In many ways, it’s been a musical journey like no other. Like anyone reading this, I have my favorite Dylan songs and can remember vividly the times, situations and people I was with when I heard them or when they were especially important to me. As was the case for so many other people I’ve met, the songs on Blood on The Tracks and Desire steered me through disastrous breakups. Positively Fourth Street was the perfect evocation of how I felt during any number of adolescent betrayals. I’m sure you could write down a dozen memories and associations of your own that would be every bit as biting, poignant and triumphant as anything I could come up with.
For the record, here are a few notes I made while listening again through Dylan’s albums—some of which I hadn’t really sat down and paid attention to for decades:
“Song To Woody” from the debut album is a song that I will never tire of. It is one of those rare campfire tunes that I have never heard performed badly.
“Don’t Think Twice, It’s Alright” is a song that always sounds true no matter how many times I hear it. The sound of the back gate creaking as the singer makes a break and hits the road before dawn gets sadder as the years pass.
The music on Bringing It All Back Home and Blonde On Blonde still sounds like it comes from another planet. In a thousand years, it will still be just as driven, singular and weird.
“Sara” is one of the saddest, most ripping songs every recorded. It still brings hurt when I listen to it 30 years later. I can understand how would be impossible for him to sing this song in concert. I have felt uncomfortable over the years when drunks in the crowd have screamed to hear it.
Street-Legal is so much better than anyone thought at the time. “New Pony” and “Changing Of The Guards” can stand with any of Dylan’s other work.
Live At Budokan doesn’t suck nearly as much as I thought it did when I first bought it. I was 16 and wanted all of the songs to sound like it was 1964. Listening to it again for the first time in 30 years, it sounds brave, rich and accomplished. I played it through twice.
Slow Train Coming is Dylan’s most beautifully recorded album. Mark Knopfler, Pick Withers and The Muscle Shoals elevate the sounds of the coming apocalypse like no one this side of Mahalia Jackson could. Dylan’s conversion to Christianity that seemed like a sell-out to my 18-year-old self is so much more understandable now that I’ve lived through my own dark nights of the soul.

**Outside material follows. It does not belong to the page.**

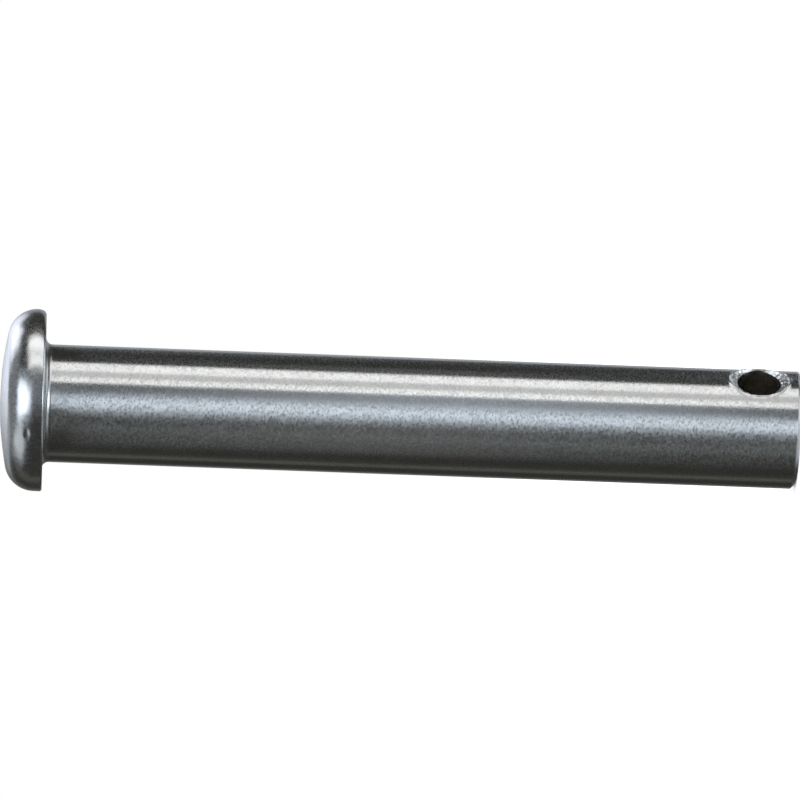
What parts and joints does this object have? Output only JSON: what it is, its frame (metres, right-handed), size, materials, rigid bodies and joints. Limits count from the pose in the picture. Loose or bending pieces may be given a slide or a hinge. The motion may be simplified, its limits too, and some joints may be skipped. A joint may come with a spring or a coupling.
{
  "type": "clevis pin",
  "caption": "Headed clevis pin: a plain round steel shank with a low domed head, a chamfered flat tip and a countersunk cotter hole across the shank near the tip.",
  "frame": {"origin": "middle of the flat face at the tip, which the pin stands on", "axes": "+Z along the pin's axis from the tip to the head, and the cotter hole runs along Y"},
  "size_m": [0.0098, 0.0098, 0.0428],
  "materials": {
    "steel": "bright steel, shank ground round to a fine satin with short crosswise lines, head smoother with a faint orange-peel"
  },
  "bodies": {
    "root": {"clevis_pin": "steel"}
  },
  "joints": []
}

Infidels is almost a great album. Sly and Robbie should have been on a much longer tether. They could have exploded all of these songs into very daring rhythmic territory that would have made so many people take a second listen. Dylan knew this, but he second-guessed himself. “I and I” still sounds piercing and deep.

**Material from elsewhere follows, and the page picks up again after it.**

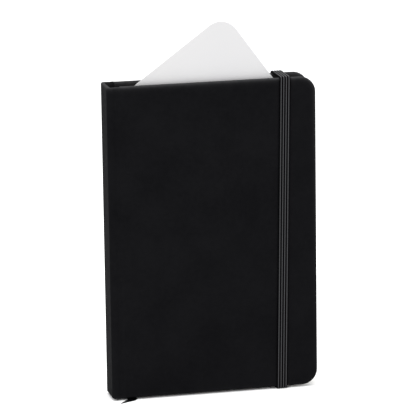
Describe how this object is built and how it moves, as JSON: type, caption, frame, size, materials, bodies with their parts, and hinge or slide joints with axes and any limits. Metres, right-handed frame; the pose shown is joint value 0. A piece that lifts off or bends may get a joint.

“Brownsville Girl” does not save Knocked Out Loaded, though it is one of his best songs. It is the only one of Dylan’s albums I truly cannot listen to all the way through without getting restless and agitated.
Empire Burlesque is better than you remember. Future compilations shouldn’t play it safe and only select “Dark Eyes” from this set. “Trust Yourself” and “I’ll Remember You” are very good songs.

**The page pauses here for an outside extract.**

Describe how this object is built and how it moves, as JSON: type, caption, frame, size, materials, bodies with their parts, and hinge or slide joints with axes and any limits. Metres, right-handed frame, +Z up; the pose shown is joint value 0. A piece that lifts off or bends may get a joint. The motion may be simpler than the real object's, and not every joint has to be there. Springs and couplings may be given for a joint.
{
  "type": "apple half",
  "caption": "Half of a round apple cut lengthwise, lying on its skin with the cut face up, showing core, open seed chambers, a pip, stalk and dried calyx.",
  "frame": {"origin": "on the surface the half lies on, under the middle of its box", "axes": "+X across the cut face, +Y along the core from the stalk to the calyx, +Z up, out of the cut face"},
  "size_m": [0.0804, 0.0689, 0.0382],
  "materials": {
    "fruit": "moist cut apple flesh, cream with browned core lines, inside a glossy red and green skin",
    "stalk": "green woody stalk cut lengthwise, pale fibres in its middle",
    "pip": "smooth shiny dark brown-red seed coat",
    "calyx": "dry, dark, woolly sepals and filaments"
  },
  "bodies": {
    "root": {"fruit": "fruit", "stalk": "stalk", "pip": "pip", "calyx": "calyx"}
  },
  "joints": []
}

Thanks to Daniel Lanois’ persistence, Oh Mercy is full of great songs that received the care and attention they deserved in the studio. I played it to death when it came out. I still love “Everything Is Broken.”
Dylan has been on a winning streak since Time Out Of Mind was released in 1997, though Together Through Life was rather slight. Accusations of plagiarism have perhaps muted the enthusiasm that these albums—Time Out Of Mind, Love And Theft, Modern Times and Tempest—have received, but anyone who understands how roots musicians have appropriated and reshaped songs for centuries hasn’t been too bothered. The work speaks for itself and needs no defense, though personally I would love to hear Bob move away from the blues paradigm he’s been in for so long and play around with the high lonesome hillbilly sounds of his late ‘90s/turn-of-the-century live concerts.
Love him or hate him—and many do as decades of groans from some old friends attest whenever I put his music on—there’s never been another popular artist like Bob Dylan. If there is a single theme that emerges from such a diverse body of work, it is that life is at once flawed and perfect, and that to be awake and truly alive also implies a willingness to be hurt again and again. If Woody Guthrie was the gift of America to the world’s social conscience, Dylan’s artistry is a testament to the frailty of the individual human soul as it struggles through the mud and toil of daily existence, aware of its potential but knowing that it may never be reached.
The Complete Albums Collection by Bob Dylan is something everyone should hear. Start at the beginning and listen all the way through. There’s no other musical trip like it.